8.02.2005

Learning to walk

When I go home from work, I normally take the bus that stops right outside our office building, out of convenience. The only downside is that then I have to take another bus south, but it's an easy commute and the transfer isn't too shabby. Once in awhile, I'll walk down Powell to Market and catch a more direct bus. In fact, I used to always do this. Christine, though, opened my eyes to the fact that Powell is not only a madhouse of tourists, but that people also don't know how to walk. Down a sidewalk. At all.

Yesterday, I walked down Powell to the underground, and it was horrendous. I had to swerve around a pack of Germans debating whether to eat at Sears or Lori's, dash through the legs of a mom who had stopped to reorganize her 6 children and husband, avoid a cyclist on a cellphone (hello, ride the bike in the street, please) who was also trying to read a map upside down, and sidestep some gawkers outside of DSW. I thought I was in the clear, until some kid (meaning 18-22 years of age) turned his bandana-ed head around and hocked a massive-sized lugey towards me. It was so crowded by then, I had nowhere to go, and the spit landed on the top of my cute little kitten-heeled shoe! Ew. Ick. So I had to backtrack and slosh into Burger King to wipe my shoe clean of disrespect. So wrong.

For some reason, Powell attracts the most oblivious people in history.
  1. In kindergarten, we all learned to walk in pairs. If you disobeyed, you were sent to the corner. So why does everyone here walk in horizontal lines of 4 and 5? Is this how they do it in Germany? Because I'm sure they have kindergarten there. Proof: Arnold speaks German (although he's Austrian), and he has no problem saying "Keen-der-gahr-ten" Cop. He does, though, have problems saying that he's the governor of California. "Guv-uh-noh" of "Kah-lee-four-nee-ah."

  2. If you're going to visit San Francisco, note that no one here wears shorts, unless their playing basketball or frisbee or, because of said events, are in a cast. In addition, no one wears shorts with an "I heart San Francisco" sweatshirt (the sight of which it's obvious you didn't plan accordingly), bright white socks with either white sneakers or sandals, and a fanny pack. These just mark you as a tourist and a moving target for all that Powell Street rage we locals bottle and sell on the side.
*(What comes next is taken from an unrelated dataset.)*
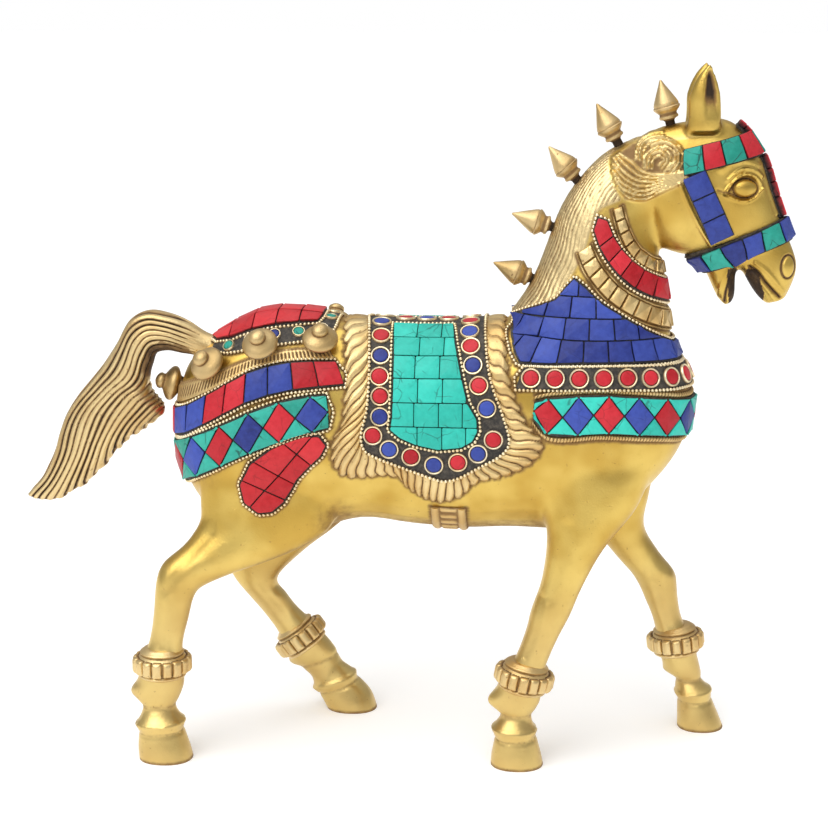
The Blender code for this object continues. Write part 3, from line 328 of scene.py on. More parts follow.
@dataclass(frozen=True)
class StoneFinish:
    """Cut stone set in dark resin: every stone has its own tone, and hairline cracks run in it."""

    name: str
    deep: Rgb
    light: Rgb
    crack: float
    soot: Rgb = (0.012, 0.010, 0.010)
    roughness: float = 0.42

    def build(self) -> bpy.types.Material:
        """The material: a tone for each stone, clouding, cracks and grime at the rim."""
        mix = Recipe(self.name)
        tone, rim = mix.paint("tone"), mix.paint("rim")
        clouding = mix.cloud(330.0, 4.0, 0.6)
        fine = mix.cloud(1500.0, 3.0, 0.6)
        lines = (1.0 - mix.cracks(105.0).rising(0.004, 0.03)) * self.crack
        lines = lines * mix.cloud(120.0, 1.0).rising(0.45, 0.6)
        share = tone * 0.8 + (clouding - 0.5) * 0.9 + 0.1
        body = mix.blend(self.deep, self.light, share.clamped())
        dirt = ((rim + (clouding - 0.5) * 0.5).rising(0.35, 0.95) + lines * 0.75).clamped()
        mix.relief(clouding * 0.5 + fine * 0.35 - lines, 0.00012)
        rough = self.roughness + (clouding - 0.5) * 0.25 + dirt * 0.3
        return mix.finish(Base_Color=mix.blend(body, self.soot, dirt), Specular_IOR_Level=0.3,
                          Roughness=rough.clamped())


@dataclass(frozen=True)
class ResinFinish:
    """The dark filled resin between stones and rings."""

    name: str = "dark_resin"
    dark: Rgb = (0.016, 0.014, 0.012)
    dusty: Rgb = (0.10, 0.083, 0.064)

    def build(self) -> bpy.types.Material:
        """The material: dull and dusty, with a gritty surface."""
        mix = Recipe(self.name)
        dust = mix.cloud(420.0, 5.0, 0.7)
        grit = mix.cloud(1800.0, 3.0, 0.7)
        mix.relief(dust + grit * 0.5, 0.0003)
        return mix.finish(Base_Color=mix.blend(self.dark, self.dusty, dust.rising(0.35, 0.75)),
                          Roughness=(0.5 + dust * 0.35).clamped())


@dataclass(frozen=True)
class FloorFinish:
    """The pale studio floor."""

    name: str = "pale_floor"

    def build(self) -> bpy.types.Material:
        """The material: matt and nearly white."""
        mix = Recipe(self.name)
        shade = mix.cloud(3.0, 2.0)
        return mix.finish(Base_Color=mix.blend((0.93, 0.93, 0.93), (0.96, 0.96, 0.96), shade),
                          Roughness=0.9, Emission_Color=(1, 1, 1, 1), Emission_Strength=0.2)


class Finishes:
    """Every finish of the statue, built once."""

    stone_looks: dict[Colour, tuple[Rgb, Rgb, float]] = {      # deep, light, strength of cracks
        Colour.CORAL: ((0.36, 0.006, 0.012), (0.66, 0.030, 0.045), 0.35),
        Colour.PINK: ((0.42, 0.010, 0.015), (0.67, 0.036, 0.044), 0.35),
        Colour.LAPIS: ((0.016, 0.026, 0.17), (0.050, 0.088, 0.42), 0.3),
        Colour.TURQUOISE: ((0.018, 0.40, 0.32), (0.045, 0.64, 0.52), 0.65),
        Colour.TEAL: ((0.014, 0.25, 0.19), (0.04, 0.46, 0.36), 0.9)}

    def __init__(self) -> None:
        """Builds the materials."""
        self.cast = BrassFinish("cast_brass", (0.72, 0.515, 0.135), (0.55, 0.35, 0.07),
                                stains=0.28).build()
        self.carved = BrassFinish("carved_brass", (0.80, 0.62, 0.31), (0.62, 0.41, 0.16),
                                  roughness=0.42, grain=0.0002, pits=0.7).build()
        self.bead = BrassFinish("bead_brass", (0.95, 0.83, 0.58), (0.82, 0.65, 0.38),
                                pits=0.2).build()
        self.turned = BrassFinish("turned_brass", (0.68, 0.51, 0.26), (0.50, 0.34, 0.14),
                                  roughness=0.46, grain=0.00016, pits=0.8).build()
        self.resin = ResinFinish().build()
        self.stones = {colour: StoneFinish(f"{colour.value}_stone", *look).build()
                       for colour, look in self.stone_looks.items()}


# Modelling tools.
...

  3. And really, if you are going to join the masses and walk down the street, keep pace. We're on a tight schedule. If you can't keep up, get out of line or at least merge into the far right slow lane of hell. If you don't, I'll give you a little push to help.

The main lesson I'm trying to convey is: Don't be oblivious to those around you. Oh, and next time, I'm listening to Christine and taking the long way.

1 comment:

Anonymous said...

I forgot you were going to be on a plane cross-country today, so I didn't have a chance to say goodbye!